I was inspired to write this piece after reading the fascinating series on the Watts Memorial Park in London on Caroline's Miscellany blog. London found a place to celebrate simple acts of heroism, but has there been any such place in Paris? I could not think of one until I remembered the Notre Dame de la Consolation church in the Rue Jean-Goujon (75008), a structure that was built as a permenant memorial to a terrible event that had struck on the same spot 6 years beforehand.
Beneath the dome of Albert-Désiré Guilbert's church are heroic sculptures by Horace Daillion, a date, the 4th of May 1897, and a quotation from Thessalonians ("ne vous attristez pas comme ceux qui n'ont pas d'esperance" – “Do not grieve like those who have no hope”). Inside, the temple is dimly lit and thick with silence. There are few windows to bring in air and light, only heavy, baroque sculptures, marble columns and a monumental painted ceiling. There is little sign of the tragedy in what is today a simple church which has been adopted by the Parisian Italian community. To one side though, in the murky depths of the confessional, stands an iron gateway held together by a cheap bicycle lock. Beyond this a strip of light leads the way to the true monument, a pathway in cross form telling the story of what happened on that fateful day.
This monument is only open to visitors once a month so remains an intensely private and secret space. The images and memorials contained within have so far remained frustratingly out of my reach, but the story is one that has been amply documented elsewhere. In 1897 a large wooden hanger stood where the church is situated today. It had recently been rented by an organisation called the Bazar de la Charité, a group which organised periodic charity events. On this occasion, 22 medieval style wooden boutiques had been set up along the 80 metre space, and these were looked after mostly by members of the Parisian aristocracy.

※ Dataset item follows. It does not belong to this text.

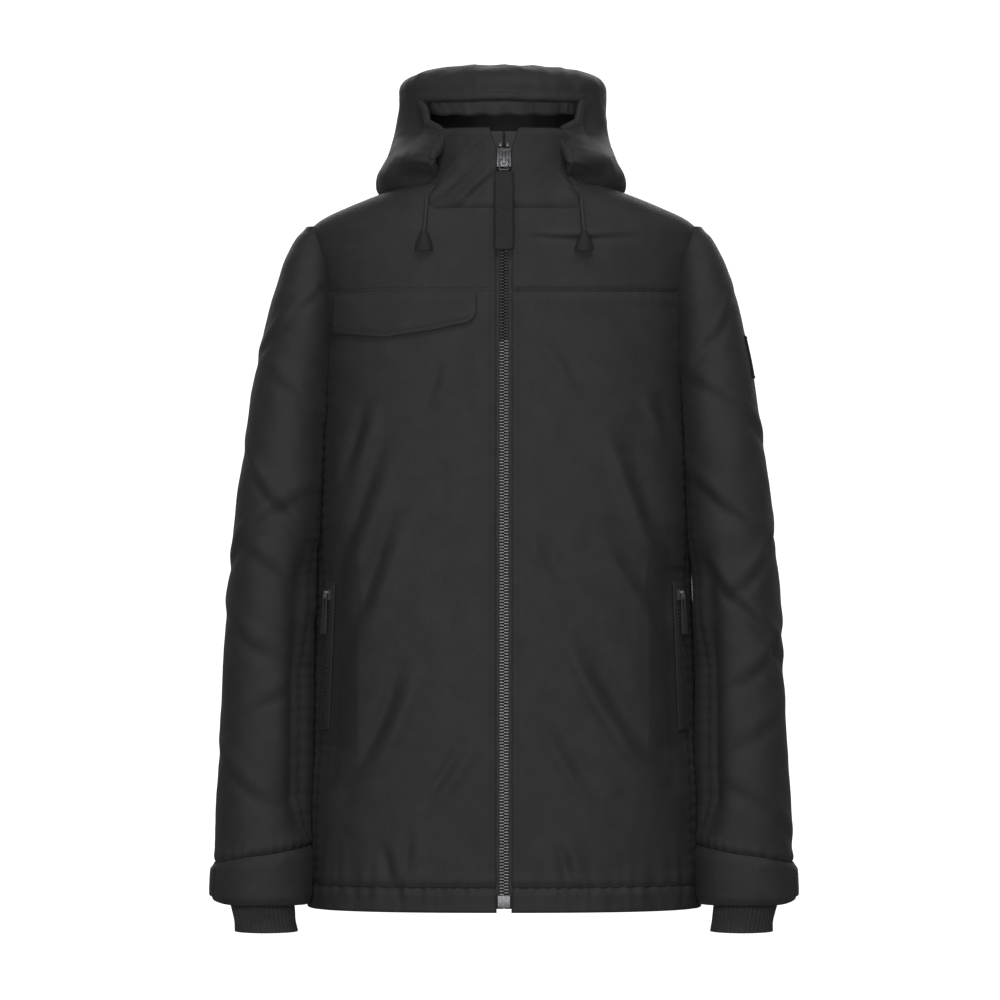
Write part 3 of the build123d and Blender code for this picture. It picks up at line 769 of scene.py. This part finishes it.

Adding to the celebratory atmosphere, the event also featured a cinematography show, an early precursor to cinema, featuring films created by the Lumière brothers.
On the 4th of May, the second day of a planned five day event, the sales attracted over 1000 visitors, again mostly members of the aristocracy. It was an immense success, but people were soon complaining about the overheated atmosphere whilst the cinematographers were worried that there was not enough space for their equipment in the small area they had been given. At about four o'clock in the afternoon, their concerns were sadly proved to be accurate as the machinery caught fire and quickly spread throughout the building. The wooden structure was soon alight, and the curtains, lace and ribbons around the stalls became streaks of flame. It apparently only took 15 minutes for the entire building to be reduced to ashes. When the dust settled and all the remains had been sifted through, 130 people were found to have lost their lives.

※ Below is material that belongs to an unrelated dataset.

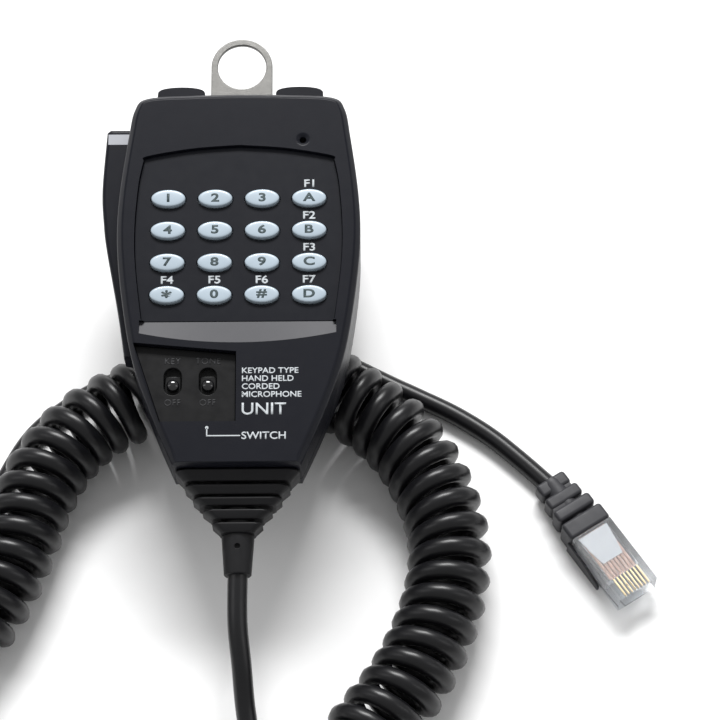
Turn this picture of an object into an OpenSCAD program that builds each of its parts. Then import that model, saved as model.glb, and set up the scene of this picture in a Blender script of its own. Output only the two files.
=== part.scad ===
// Hand microphone with a 16-key pad, a curly cord and an 8-way modular plug.
// The microphone's own frame has X across, Y from the cord end to the hanger
// and Z out of the front face. Y = 0 is near the middle of the front face and
// Z = 0 is the joint between the two shells. place() turns that frame to how
// the microphone lies, on its own curly cord, with the hanger hole at the
// part's origin. Cords and plug are given in the part's frame.

/* [Case] */
// Height of the front shell above the joint
front_h = 13; // [12.8:0.1:13.6]
// Depth of the rear shell below the joint at the hanger end
rear_h = 21.7; // [21:0.1:22.2]
// Angle of the back face to the joint, which is also how the case lies
wedge = 9; // [8:0.5:9.5]
// Width of the bevel around the front face
bevel = 2; // [1.4:0.1:2.2]
// Wall thickness of both shells
wall = 2.2; // [2:0.1:2.4]

/* [Keypad] */
// Distance between key columns
key_dx = 12; // [11.8:0.1:12]
// Distance between key rows
key_dy = 8.8; // [8.6:0.1:8.8]
// Width of a key cap
key_w = 8.7; // [8:0.1:9]
// Height of a key cap
key_l = 4.6; // [4:0.1:4.8]
// How far a key stands out of its panel
key_proud = 1.3; // [1.1:0.1:1.5]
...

The most famous of all the victims was the Duchess of Alençon, younger sister of the Empress of Austria, better known as Sissi. Being the most widely known to the general public, stories of her heroism were widely reported in the press. It is reported that she said "Ne vous occupez pas de moi. Je partirai la dernière" ('Don't worry about me - I'll leave last') to one lady who managed to escape, and when a nun collapsed at her feet and cried "Ô Madame, quelle mort !" ('O Madam, what a way to die'), she calmy replied "Oui, mais dans quelques minutes, pensez que nous verrons Dieu!" ('Yes, but in a few minutes we will see God'). It is then said that she quietly shielded the head of another lady to protect her eyes from the terrible sight of their final moments of life. Whether these stories are true or were simply an attempt to create a myth around the most prestigious guest at the event will never be known.
What does seem truly incredible today though is the fact that 123 of the 130 victims were women, despite there being an estimated 200 men present at the time the fire broke out. Whilst it is true that many of the ladies were stuck behind their stalls and were hampered by their bulky clothing, the fact that there were so few male victims did not go unnoticed at the time. As one female journalist, Séverine, noted in Le Journal shortly after the event, only about 10 of these men were seen to help at all. "Le reste détala, non seulement ne sauvant personne, mais encore se frayant un passage dans la chair féminine, à coups de pieds, à coups de poings, à coups de talons, à coups de canne" ('The rest ran away, not only not saving anybody, but also pushing their way past female flesh, kicking, punching, pushing with their heels and sticks'). Incredibly, other contemporary newspapers lead with images of heroic men!